The confusion in having 13 municipalities and a regional government run a place that’s one-seventh the size of Toronto by population was compounded when each of them was asked to something about the confusion. It just got more confusing. So Community, Sport and Cultural Development Minister Coralee Oakes’ first job is to just establish what the partial referendum means.
Five of 13 councils refused point-blank to engage. The remaining eight managed to put a question on the ballot. One of them, Esquimalt, wrote up two for good measure. Each wrote their own, some of them acting like pollsters writing questions to produce results their clients want to hear.
Oakes could have made it a lot easier on her staff if she had pursued a different scenario early on. She was asked by the Amalgamation Yes group to force the issue slightly and direct that one nonbinding question be put on all the municipal ballots.
It would have produced a much cleaner result. It didn’t happen, likely for fear of trampling on all the different fiefdoms’ turf.
But even with the patchwork result, there’s enough to go on. Despite all the game-playing, the findings are definitive enough to wade confidently into the swamp that awaits. One is whether municipalities where councils refused to put the question to a vote should be included in all the modelling to come.
It doesn’t matter. The fact people weren’t even allowed to vote can’t possibly be read as a refusal to consider the idea. Most of them are on the West Shore and they represent only 14 per cent of the region’s population. If the projections show benefits, voters should be allowed to pass judgment next time around. Only one community — Oak Bay — rejected it, and that was the place with the most negatively phrased question.
The key result is that voters in seven of the eight municipalities where votes were allowed endorsed the idea of pursuing the idea further, by a convincing overall majority of 75 per cent.
Said Oakes: “We made the commitment that if citizens say: ‘Hey, we want to look at this’ that I will certainly make resources available. It’s going to be hard work.
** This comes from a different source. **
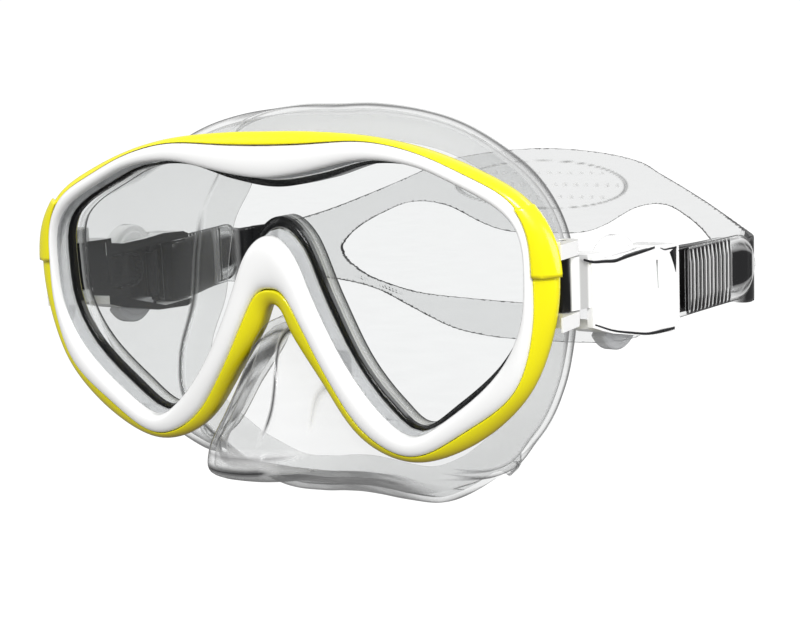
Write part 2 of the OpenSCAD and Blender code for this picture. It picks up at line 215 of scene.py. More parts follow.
def plastic(name, colour, roughness=0.16, coat=0.4, spread=0.03, metallic=0.0, glow=0.0, shine=0.5,
            painted=None):
    """Moulded plastic, rubber or metal with a faint flow pattern and fine surface grain. painted is a
    function of the material's nodes that gives a colour of painted shade to lay over it and how far."""
    n = Nodes(name)
    darker = tuple(max(0.0, c - spread) for c in colour)
    base = n.tint(n.spread(n.noise(60.0), 0, 1), darker, colour)
    if painted:
        base = n.cover(base, *painted(n))
    shader = n.add("ShaderNodeBsdfPrincipled", {
        "Base Color": base,
        "Roughness": n.spread(n.noise(420.0), roughness - 0.04, roughness + 0.05),
        "Normal": n.bump(n.noise(900.0, 2.0), 0.05, 0.0002),
        "Metallic": metallic,
        "Specular IOR Level": shine,
        "Emission Color": (1, 1, 1, 1),
        "Emission Strength": glow,
        "Coat Weight": coat,
        "Coat Roughness": 0.05})
    return n.show(shader.outputs["BSDF"])


def painted_shade_below(n):
    """For the yellow plastic: painted shade, brown on faces that look down."""
    return (0.36, 0.24, 0.01), n.spread(n.normal()["Z"], 1, 0, -0.95, 0.0)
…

It’s going to be complex; it’s going to be very, very difficult but we’re committed to doing that.”
She dropped a few hints that she personally likes the idea, with talk of integrated services and “new modern forms of local government.”
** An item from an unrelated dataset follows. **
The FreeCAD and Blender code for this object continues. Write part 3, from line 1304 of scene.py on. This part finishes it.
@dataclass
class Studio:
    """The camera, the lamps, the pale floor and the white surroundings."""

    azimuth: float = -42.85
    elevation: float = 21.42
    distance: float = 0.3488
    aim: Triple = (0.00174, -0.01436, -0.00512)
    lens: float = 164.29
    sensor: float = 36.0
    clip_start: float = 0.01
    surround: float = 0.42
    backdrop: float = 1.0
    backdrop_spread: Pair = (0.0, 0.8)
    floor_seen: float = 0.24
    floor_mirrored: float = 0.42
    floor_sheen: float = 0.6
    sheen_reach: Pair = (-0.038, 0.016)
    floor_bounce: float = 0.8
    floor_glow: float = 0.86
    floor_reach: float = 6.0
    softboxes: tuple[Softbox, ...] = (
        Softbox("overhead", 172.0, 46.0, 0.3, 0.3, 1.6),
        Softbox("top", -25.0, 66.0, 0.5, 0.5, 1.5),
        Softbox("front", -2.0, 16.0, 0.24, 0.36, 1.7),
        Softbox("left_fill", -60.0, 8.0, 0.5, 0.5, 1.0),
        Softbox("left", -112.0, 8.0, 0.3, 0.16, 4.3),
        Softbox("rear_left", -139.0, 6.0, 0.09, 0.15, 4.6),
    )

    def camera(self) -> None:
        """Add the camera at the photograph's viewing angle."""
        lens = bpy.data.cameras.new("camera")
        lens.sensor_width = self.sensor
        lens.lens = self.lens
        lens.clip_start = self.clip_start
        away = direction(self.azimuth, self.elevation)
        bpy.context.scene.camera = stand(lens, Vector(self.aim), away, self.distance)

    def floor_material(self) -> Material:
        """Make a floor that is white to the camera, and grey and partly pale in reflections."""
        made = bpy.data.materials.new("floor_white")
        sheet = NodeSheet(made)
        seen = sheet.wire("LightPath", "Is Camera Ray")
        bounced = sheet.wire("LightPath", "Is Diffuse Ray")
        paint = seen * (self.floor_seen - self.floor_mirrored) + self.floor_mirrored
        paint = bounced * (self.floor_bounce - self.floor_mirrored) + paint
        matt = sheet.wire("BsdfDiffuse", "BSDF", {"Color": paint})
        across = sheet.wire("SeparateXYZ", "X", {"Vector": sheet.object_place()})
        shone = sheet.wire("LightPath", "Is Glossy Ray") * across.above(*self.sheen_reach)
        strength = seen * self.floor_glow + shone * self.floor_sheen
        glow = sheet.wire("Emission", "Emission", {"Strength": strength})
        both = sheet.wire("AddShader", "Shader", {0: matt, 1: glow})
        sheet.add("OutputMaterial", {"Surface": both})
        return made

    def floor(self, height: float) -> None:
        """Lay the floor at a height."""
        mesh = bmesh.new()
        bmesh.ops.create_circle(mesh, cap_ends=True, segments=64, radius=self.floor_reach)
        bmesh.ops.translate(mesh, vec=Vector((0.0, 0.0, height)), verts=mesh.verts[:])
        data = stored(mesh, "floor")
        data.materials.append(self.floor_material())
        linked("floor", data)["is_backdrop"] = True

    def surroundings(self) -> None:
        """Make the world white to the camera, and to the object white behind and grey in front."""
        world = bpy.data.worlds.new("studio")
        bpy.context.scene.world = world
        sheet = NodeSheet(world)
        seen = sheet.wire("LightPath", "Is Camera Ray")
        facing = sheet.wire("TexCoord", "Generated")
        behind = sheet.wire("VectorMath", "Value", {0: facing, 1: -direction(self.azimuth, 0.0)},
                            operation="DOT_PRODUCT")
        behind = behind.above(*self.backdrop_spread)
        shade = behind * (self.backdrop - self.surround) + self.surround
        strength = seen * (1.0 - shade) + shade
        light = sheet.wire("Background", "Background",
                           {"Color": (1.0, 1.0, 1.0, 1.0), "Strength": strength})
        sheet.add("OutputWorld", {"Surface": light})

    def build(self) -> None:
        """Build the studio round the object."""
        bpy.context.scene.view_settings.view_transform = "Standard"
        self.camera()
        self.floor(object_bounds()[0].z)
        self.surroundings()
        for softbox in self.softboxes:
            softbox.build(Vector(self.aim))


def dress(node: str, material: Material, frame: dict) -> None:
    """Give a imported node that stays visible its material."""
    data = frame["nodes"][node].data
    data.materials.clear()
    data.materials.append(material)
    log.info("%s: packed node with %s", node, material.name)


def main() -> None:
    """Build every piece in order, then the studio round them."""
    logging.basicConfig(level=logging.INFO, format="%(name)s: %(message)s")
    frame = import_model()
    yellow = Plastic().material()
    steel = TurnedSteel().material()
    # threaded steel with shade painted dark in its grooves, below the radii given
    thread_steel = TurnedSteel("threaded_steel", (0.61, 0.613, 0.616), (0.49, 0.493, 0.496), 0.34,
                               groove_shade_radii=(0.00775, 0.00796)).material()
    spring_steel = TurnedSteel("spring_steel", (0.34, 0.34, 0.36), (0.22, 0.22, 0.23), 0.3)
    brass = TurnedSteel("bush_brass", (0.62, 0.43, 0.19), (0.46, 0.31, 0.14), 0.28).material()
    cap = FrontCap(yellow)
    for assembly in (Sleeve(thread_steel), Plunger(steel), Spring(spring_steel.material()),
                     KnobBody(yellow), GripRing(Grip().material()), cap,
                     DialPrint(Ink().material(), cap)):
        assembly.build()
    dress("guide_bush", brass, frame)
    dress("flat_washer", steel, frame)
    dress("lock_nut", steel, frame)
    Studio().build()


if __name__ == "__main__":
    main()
Earlier, she told voters it’s always valuable to start dialogue about whether current government structures are best meeting local community needs.
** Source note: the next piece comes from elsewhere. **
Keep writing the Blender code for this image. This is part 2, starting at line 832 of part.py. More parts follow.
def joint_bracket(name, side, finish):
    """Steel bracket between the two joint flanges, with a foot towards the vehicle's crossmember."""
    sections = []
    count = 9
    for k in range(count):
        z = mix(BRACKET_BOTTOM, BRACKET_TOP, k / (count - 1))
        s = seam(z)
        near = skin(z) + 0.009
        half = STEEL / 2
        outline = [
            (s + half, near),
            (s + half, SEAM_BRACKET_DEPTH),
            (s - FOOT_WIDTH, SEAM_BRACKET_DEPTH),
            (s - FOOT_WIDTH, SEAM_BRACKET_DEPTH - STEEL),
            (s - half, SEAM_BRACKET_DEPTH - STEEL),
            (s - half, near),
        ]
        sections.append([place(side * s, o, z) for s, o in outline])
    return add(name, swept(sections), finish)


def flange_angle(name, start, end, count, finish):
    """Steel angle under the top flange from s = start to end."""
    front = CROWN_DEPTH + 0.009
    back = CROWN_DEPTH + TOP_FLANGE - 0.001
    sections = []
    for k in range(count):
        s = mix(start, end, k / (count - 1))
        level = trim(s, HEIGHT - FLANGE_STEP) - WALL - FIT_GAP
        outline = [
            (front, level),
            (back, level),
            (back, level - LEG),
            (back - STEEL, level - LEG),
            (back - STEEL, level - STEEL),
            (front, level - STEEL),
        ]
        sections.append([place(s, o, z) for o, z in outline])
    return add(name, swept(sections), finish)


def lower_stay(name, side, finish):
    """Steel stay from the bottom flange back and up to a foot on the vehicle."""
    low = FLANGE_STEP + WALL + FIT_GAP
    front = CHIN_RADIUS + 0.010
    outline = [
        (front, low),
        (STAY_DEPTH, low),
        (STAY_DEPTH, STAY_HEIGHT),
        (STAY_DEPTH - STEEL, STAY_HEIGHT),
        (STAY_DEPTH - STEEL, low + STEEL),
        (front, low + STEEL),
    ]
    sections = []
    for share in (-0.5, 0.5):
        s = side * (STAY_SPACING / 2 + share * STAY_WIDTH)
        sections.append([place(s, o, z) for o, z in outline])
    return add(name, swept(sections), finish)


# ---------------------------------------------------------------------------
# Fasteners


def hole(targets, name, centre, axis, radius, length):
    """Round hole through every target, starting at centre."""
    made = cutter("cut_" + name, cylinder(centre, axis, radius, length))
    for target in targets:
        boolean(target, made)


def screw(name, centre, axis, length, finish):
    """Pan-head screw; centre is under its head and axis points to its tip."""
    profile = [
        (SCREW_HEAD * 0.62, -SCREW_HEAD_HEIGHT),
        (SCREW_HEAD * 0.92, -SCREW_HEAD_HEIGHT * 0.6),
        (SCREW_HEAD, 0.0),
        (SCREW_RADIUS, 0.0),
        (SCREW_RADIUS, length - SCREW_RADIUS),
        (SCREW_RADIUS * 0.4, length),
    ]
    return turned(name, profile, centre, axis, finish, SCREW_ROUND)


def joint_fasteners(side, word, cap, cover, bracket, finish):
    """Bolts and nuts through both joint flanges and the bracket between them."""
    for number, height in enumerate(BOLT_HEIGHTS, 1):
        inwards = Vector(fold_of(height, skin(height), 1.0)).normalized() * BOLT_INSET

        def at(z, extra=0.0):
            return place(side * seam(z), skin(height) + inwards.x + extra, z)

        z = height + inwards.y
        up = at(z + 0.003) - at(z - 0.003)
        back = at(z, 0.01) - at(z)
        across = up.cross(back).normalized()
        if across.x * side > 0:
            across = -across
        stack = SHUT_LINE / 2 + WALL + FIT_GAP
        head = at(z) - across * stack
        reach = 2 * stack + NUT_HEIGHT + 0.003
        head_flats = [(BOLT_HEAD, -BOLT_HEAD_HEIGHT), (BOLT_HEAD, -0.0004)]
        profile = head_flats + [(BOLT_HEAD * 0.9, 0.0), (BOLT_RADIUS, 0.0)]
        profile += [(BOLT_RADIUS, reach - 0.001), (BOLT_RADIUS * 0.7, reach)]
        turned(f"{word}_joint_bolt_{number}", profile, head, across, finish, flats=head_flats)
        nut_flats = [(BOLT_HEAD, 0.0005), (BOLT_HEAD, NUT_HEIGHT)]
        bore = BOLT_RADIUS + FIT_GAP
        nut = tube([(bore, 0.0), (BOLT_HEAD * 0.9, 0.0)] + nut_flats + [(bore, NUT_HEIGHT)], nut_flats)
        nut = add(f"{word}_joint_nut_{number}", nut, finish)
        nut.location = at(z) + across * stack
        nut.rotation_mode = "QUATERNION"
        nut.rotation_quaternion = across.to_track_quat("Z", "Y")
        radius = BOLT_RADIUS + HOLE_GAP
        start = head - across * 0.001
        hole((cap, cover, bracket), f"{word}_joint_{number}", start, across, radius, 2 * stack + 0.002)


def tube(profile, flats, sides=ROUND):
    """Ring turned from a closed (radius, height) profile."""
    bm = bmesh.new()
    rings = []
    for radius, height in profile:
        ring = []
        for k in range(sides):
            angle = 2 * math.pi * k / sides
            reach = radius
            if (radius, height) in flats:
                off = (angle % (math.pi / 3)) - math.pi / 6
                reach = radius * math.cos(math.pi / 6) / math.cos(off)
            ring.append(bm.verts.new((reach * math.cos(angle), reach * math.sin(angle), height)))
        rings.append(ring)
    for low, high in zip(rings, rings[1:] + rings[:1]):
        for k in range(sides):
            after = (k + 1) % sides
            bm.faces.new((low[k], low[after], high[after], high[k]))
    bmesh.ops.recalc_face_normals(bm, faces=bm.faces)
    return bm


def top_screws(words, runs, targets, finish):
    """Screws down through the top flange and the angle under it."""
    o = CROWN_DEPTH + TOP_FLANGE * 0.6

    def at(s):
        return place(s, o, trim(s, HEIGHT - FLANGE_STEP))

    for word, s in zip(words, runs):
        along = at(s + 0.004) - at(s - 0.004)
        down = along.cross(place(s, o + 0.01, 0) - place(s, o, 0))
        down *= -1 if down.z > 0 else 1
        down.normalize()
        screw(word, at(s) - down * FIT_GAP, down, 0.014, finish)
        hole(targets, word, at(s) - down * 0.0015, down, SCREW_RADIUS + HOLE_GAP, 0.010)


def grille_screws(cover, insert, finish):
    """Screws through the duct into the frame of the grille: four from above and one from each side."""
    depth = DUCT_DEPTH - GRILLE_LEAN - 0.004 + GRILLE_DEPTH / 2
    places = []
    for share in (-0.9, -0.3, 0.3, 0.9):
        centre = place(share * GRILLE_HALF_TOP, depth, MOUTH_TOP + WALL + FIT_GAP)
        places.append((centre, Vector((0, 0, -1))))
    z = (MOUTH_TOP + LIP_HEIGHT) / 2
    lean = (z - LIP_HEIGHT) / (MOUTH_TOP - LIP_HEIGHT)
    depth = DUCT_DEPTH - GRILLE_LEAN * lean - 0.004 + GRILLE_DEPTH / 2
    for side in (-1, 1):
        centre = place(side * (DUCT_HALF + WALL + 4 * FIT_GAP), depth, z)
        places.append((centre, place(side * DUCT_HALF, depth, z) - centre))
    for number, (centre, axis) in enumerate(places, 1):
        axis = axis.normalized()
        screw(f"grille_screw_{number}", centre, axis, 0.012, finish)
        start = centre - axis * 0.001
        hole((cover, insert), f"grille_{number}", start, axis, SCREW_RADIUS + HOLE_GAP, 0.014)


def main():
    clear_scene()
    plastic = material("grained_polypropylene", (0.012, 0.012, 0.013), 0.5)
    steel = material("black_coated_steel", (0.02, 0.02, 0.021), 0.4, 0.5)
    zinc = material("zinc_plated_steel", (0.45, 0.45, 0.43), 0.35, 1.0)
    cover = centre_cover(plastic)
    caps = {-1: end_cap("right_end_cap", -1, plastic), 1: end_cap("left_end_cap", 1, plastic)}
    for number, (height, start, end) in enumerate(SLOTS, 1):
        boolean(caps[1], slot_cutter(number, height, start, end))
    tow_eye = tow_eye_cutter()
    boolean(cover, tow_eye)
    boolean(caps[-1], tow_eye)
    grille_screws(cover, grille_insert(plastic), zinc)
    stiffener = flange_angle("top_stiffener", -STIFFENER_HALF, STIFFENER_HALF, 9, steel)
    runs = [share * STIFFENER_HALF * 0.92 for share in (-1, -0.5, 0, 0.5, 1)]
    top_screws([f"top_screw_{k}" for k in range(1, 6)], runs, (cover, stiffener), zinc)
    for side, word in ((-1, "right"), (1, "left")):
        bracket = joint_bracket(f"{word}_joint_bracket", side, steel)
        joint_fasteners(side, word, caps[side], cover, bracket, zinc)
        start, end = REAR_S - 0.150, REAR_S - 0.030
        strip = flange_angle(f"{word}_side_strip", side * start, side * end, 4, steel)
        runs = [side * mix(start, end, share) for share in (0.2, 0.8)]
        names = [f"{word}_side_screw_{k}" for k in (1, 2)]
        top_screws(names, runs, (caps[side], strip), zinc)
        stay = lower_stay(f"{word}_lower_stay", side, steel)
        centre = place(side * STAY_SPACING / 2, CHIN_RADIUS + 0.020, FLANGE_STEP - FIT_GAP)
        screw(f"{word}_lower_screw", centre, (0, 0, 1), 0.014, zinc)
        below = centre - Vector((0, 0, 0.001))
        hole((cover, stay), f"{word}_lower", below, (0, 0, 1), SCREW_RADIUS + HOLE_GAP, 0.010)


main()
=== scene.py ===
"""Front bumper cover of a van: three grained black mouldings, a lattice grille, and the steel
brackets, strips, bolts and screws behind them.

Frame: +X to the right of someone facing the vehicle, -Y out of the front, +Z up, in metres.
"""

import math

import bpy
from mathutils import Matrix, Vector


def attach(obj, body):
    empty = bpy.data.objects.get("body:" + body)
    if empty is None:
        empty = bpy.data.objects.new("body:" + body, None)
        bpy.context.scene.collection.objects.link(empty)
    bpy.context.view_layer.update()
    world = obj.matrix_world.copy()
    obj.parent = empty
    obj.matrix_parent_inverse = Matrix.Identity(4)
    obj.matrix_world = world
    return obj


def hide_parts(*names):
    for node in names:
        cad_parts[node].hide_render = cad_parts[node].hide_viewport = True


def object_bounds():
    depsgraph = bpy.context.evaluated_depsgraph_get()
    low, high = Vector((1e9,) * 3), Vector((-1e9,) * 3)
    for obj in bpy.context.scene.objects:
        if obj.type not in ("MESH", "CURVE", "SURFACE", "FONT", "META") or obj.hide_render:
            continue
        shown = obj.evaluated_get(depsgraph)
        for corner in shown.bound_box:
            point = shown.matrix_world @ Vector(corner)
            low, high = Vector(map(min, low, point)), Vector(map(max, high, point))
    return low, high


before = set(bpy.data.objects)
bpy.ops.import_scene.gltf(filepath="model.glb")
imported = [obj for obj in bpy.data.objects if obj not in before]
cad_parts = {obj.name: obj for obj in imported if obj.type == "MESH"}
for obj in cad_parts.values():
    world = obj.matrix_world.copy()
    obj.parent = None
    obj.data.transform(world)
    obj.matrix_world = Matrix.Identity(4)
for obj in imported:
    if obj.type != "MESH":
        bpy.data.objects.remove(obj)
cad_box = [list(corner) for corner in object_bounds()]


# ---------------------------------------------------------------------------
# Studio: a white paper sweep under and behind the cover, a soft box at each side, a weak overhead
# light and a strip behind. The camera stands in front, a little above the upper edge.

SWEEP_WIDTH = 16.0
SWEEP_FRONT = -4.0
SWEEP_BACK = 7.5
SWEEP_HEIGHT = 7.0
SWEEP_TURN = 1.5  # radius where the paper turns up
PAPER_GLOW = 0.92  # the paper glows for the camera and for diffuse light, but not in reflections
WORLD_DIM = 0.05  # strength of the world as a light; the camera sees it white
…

“It is the responsibility of all levels of government to eliminate service duplication and ensure the most efficient and effective delivery of public services,” she said.
Her version of the bottom-line question is: “Are we being efficient with our taxpayer money?”
It’s hard to look at the current map and say yes.
It’s not up to Oakes to make the final call. But a minister who is favourably inclined toward the idea can take the concept a lot further than one who isn’t.
Just So You Know: Did the amalgamation question cost Saanich Mayor Frank Leonard his job? You have to wonder. He dismissed the notion at the outset, saying people in Saanich — the key municipality in any future developments — weren’t interested. Then he grudgingly allowed for a vague, euphemistic question on the ballot, one he wrote himself. Council approved it unanimously, but it was Leonard who tried to explain it.
So how did it go over? Voters approved it by a stunning 88 per cent majority. Then they bounced the 18-year mayor out of office. He was a good mayor who misplayed a key hand. Leonard’s repudiation and the huge yes to further study will turn out to be the biggest stories from the civic votes.